16 November 2015 6 comments

What should we call the growing presence of data in international development?

That’s a question I posed on the ICT4D Facebook group.

Though #datarev is a popular hashtag, “data revolution …” did not arise, and just as well – it is naive hyperbole to suggest data is going to transform development structures.

The proposed terms fall into four orientation categories.

1. Goal-oriented terms. The main one here is “data for development” which is admirable in focusing on the purpose of the data, and in offering a ready-made acronym – D4D – which I’ve talked about earlier.
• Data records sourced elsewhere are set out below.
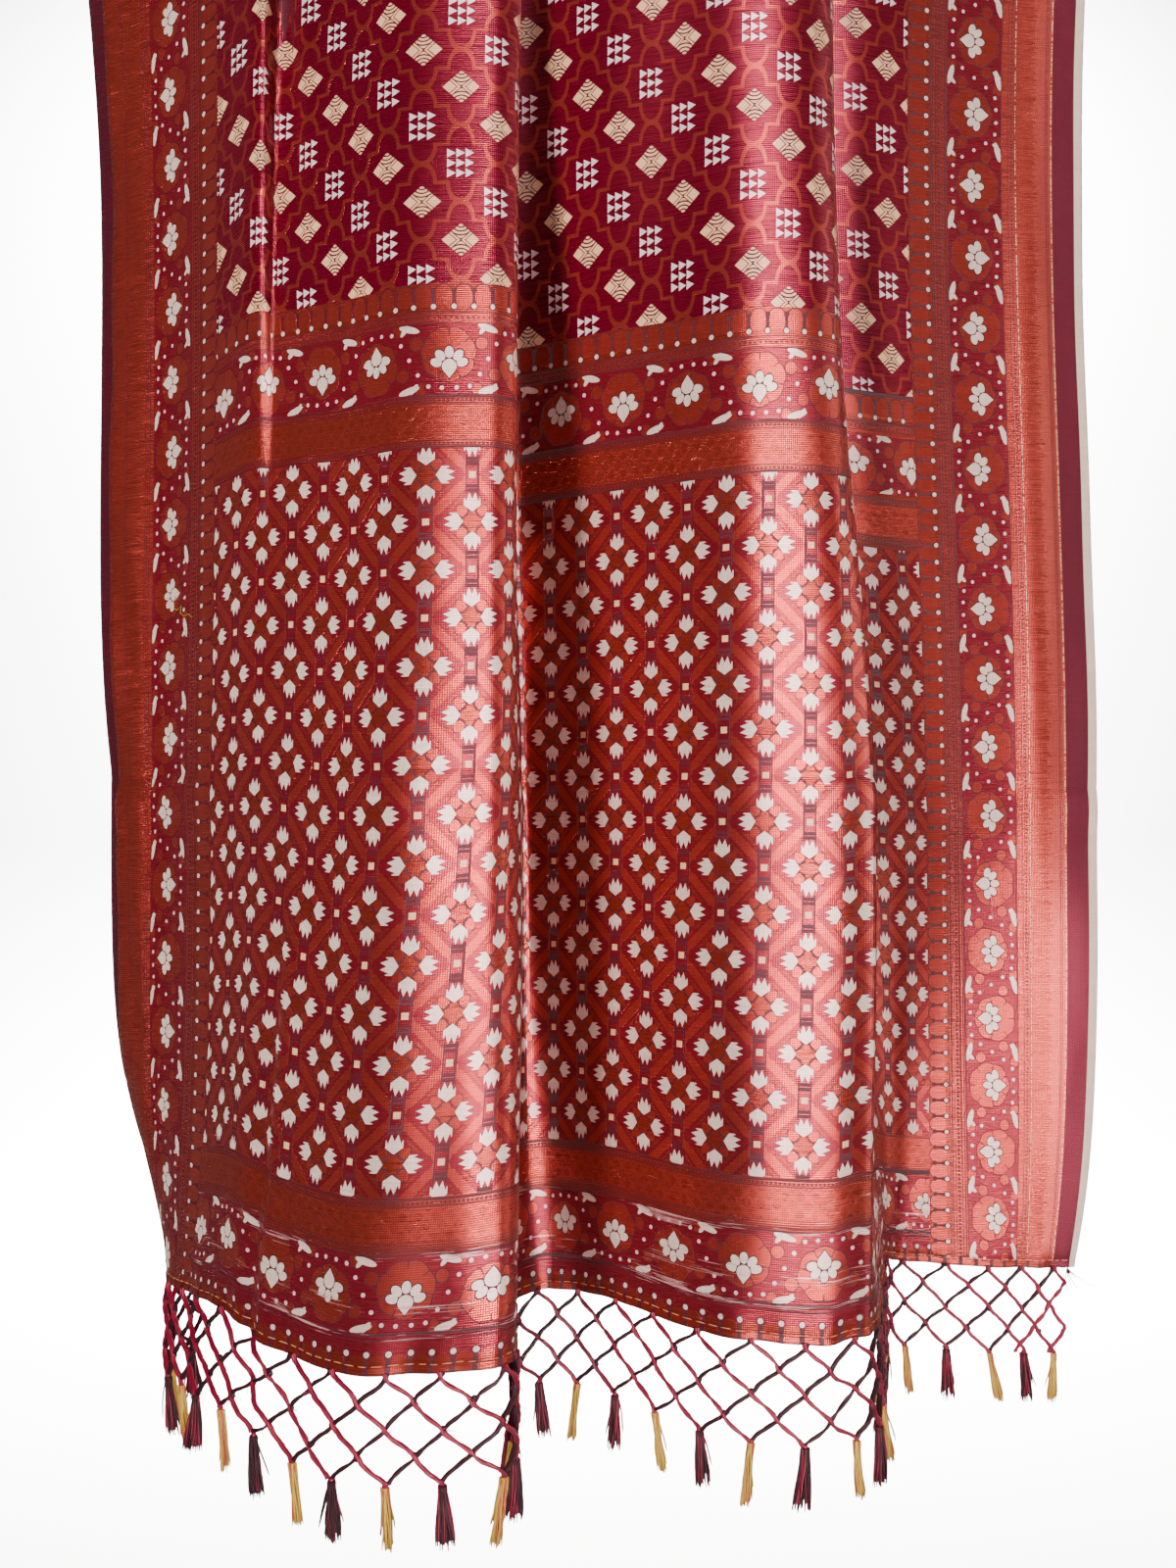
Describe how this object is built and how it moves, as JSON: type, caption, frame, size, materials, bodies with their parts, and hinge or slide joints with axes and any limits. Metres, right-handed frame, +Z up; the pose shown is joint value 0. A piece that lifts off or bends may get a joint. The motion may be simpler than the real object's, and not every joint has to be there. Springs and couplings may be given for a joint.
{
  "type": "saree hung over a wooden rod",
  "caption": "Saree with a woven pallu, side borders and a knotted net fringe with tassels, folded double and hung in pleats over a plain round rod.",
  "frame": {"origin": "the middle of the rod, on its axis, where the rod is held", "axes": "+X along the rod towards the cream selvedge, +Z up, and the pallu hangs on the -Y side"},
  "size_m": [0.9, 0.3539, 1.6129],
  "materials": {
    "beech_rod": "satin lacquered beech",
    "pallu_brocade": "maroon silk-cotton brocade with copper metal thread",
    "body_brocade": "maroon silk-cotton jacquard",
    "brocade_reverse": "matt reverse of the brocade",
    "cream_selvedge": "fine cream cotton twill",
    "maroon_yarn": "loosely twisted cotton yarn",
    "gold_yarn": "loosely twisted gold thread"
  },
  "bodies": {
    "root": {"rod": "beech_rod", "pallu_front": "pallu_brocade", "inner_front": "brocade_reverse", "back_double": "body_brocade", "fringe_net": "maroon_yarn", "tassel_01": "maroon_yarn", "tassel_02": "gold_yarn", "tassel_03": "maroon_yarn", "tassel_04": "gold_yarn", "tassel_05": "maroon_yarn", "tassel_06": "gold_yarn", "tassel_07": "maroon_yarn", "tassel_08": "gold_yarn", "tassel_09": "maroon_yarn", "tassel_10": "gold_yarn", "tassel_11": "maroon_yarn", "tassel_12": "gold_yarn", "tassel_13": "maroon_yarn", "tassel_14": "gold_yarn", "tassel_15": "maroon_yarn", "tassel_16": "gold_yarn", "tassel_17": "maroon_yarn", "tassel_18": "gold_yarn", "tassel_19": "maroon_yarn", "tassel_20": "gold_yarn", "tassel_21": "maroon_yarn", "tassel_22": "gold_yarn", "tassel_23": "maroon_yarn", "tassel_24": "gold_yarn", "tassel_25": "maroon_yarn", "tassel_26": "gold_yarn", "tassel_27": "maroon_yarn", "tassel_28": "gold_yarn", "tassel_29": "maroon_yarn", "tassel_30": "gold_yarn", "tassel_31": "maroon_yarn", "tassel_32": "gold_yarn", "tassel_33": "maroon_yarn", "tassel_34": "gold_yarn"}
  },
  "joints": []
}
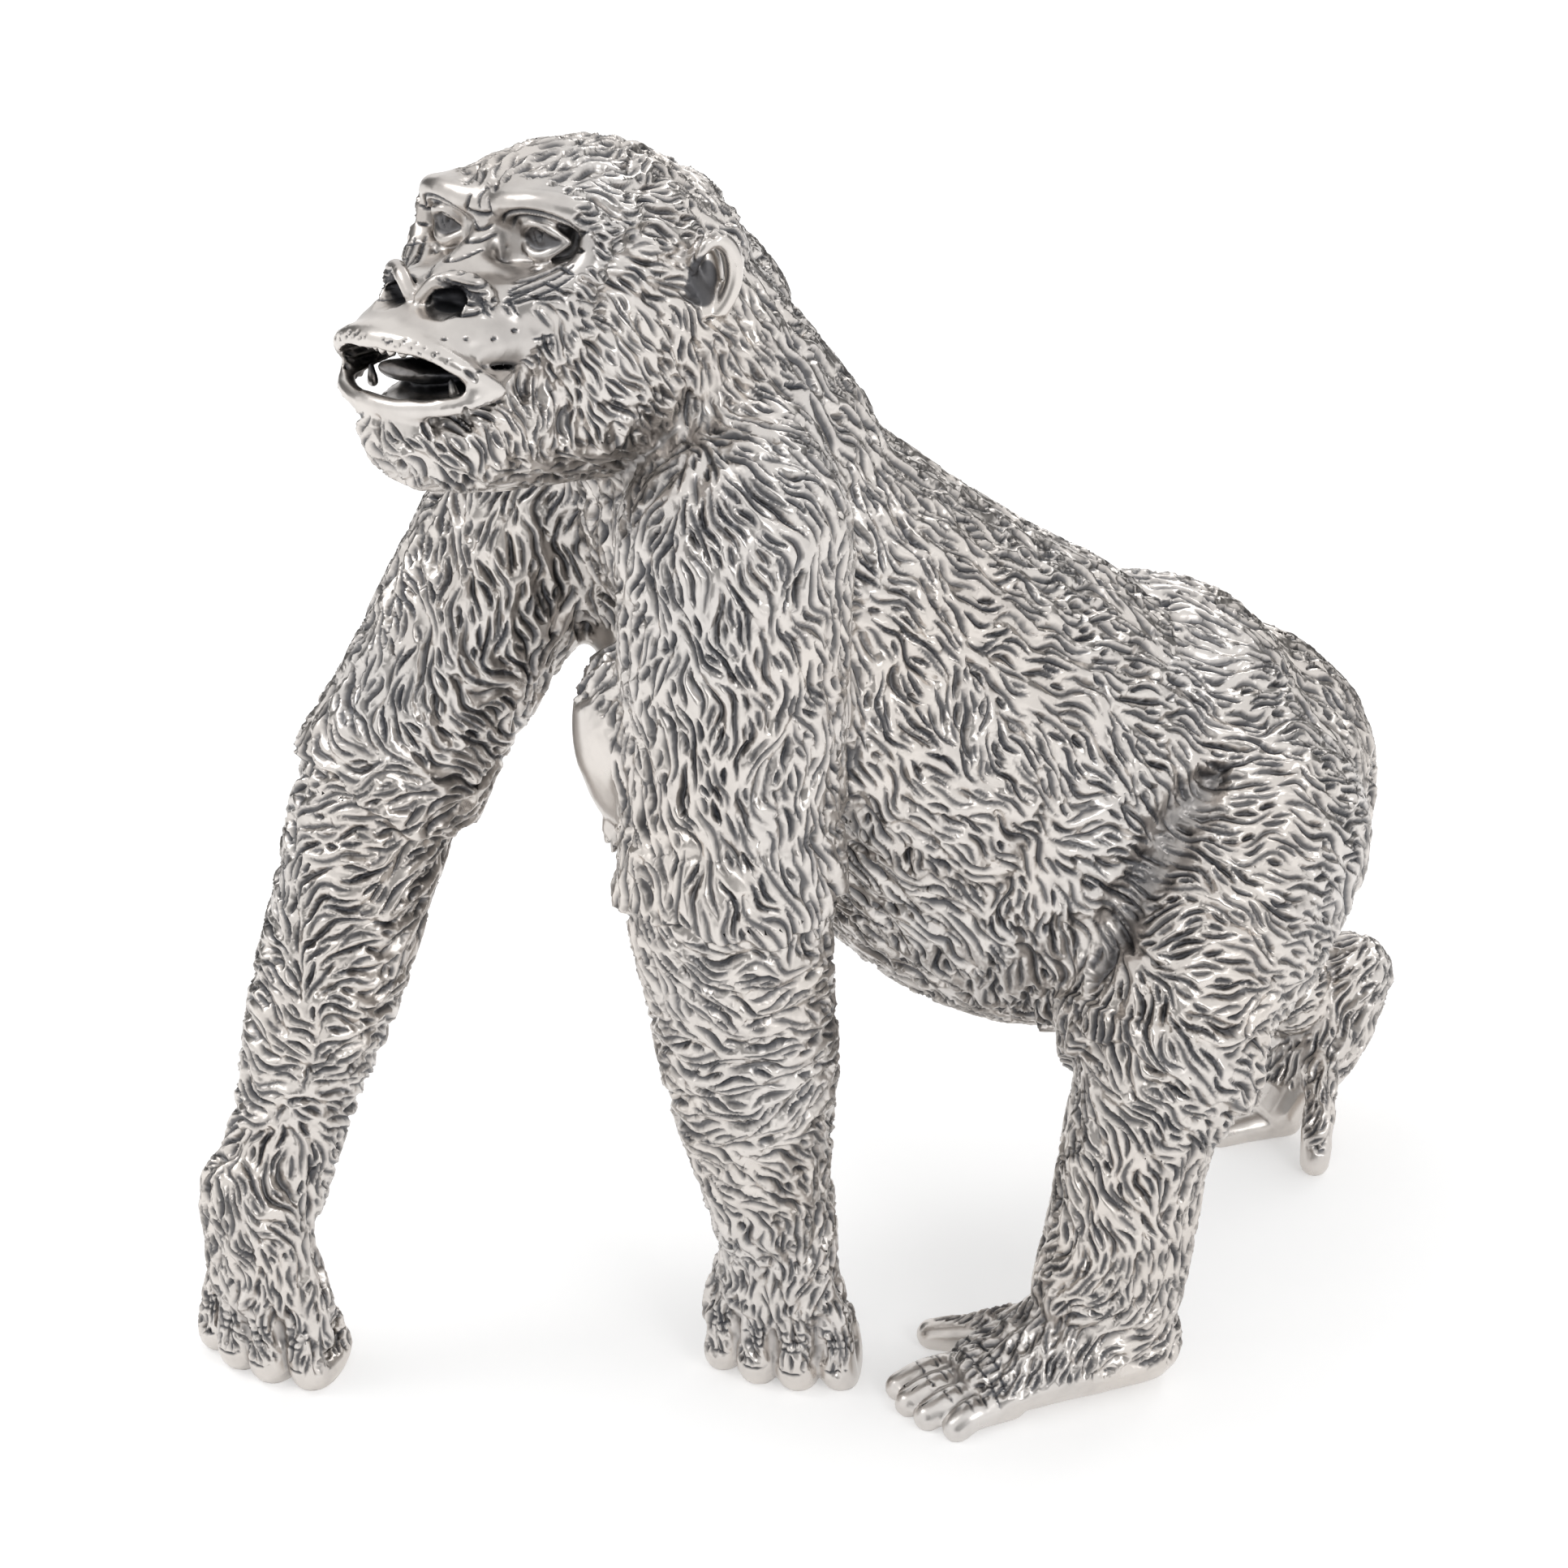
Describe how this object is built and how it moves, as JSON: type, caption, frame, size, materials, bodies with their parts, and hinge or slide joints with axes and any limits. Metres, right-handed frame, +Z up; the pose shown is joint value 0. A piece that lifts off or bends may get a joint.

It’s moderately-popular, partly thanks to Orange’s D4D Challenge, and has a nice continuity with ICT4D.  The term is new, but the main problem is its failure to reflect the changing role of data in development – data has always been used for development purposes.

2. Facilitation-oriented terms, especially “data-enabled development” (DED) (data-facilitated, data-catalysed as synonyms). This has the same problem as D4D: per se, the term gives no sense of the change that has occurred. And DED has no presence in the field as a term.

3. Impetus-oriented terms, especially “data-driven development” (DDD) (data-centric as a synonym). This has some presence in the field, though less so than D4D, with – for example – a World Economic Forum group and report on DDD, and the Global Partnership for Sustainable Development Data having some commitment to the term. I’m guessing this will become more widely-adopted – “data-driven” already has Wikipedia entries for equivalents such as data-driven journalism.  However, it rings many alarm bells in placing too much deterministic emphasis on data as an agent in development – put simply, people not data drive development.

4. Change-oriented terms, especially “data-intensive development” (DID) (data-rich as a synonym). The great thing about this term is that it explains what is new and different – that data is playing a greater role in development decisions and processes – without so-much falling into traps of determinism and value judgement. I think “data-intensive development” is the most appropriate of the terms on offer.  As yet it is little-used, so the only way is up . . .

If you’ve got a better suggestion, you’re welcome to say what it is and why it’s better.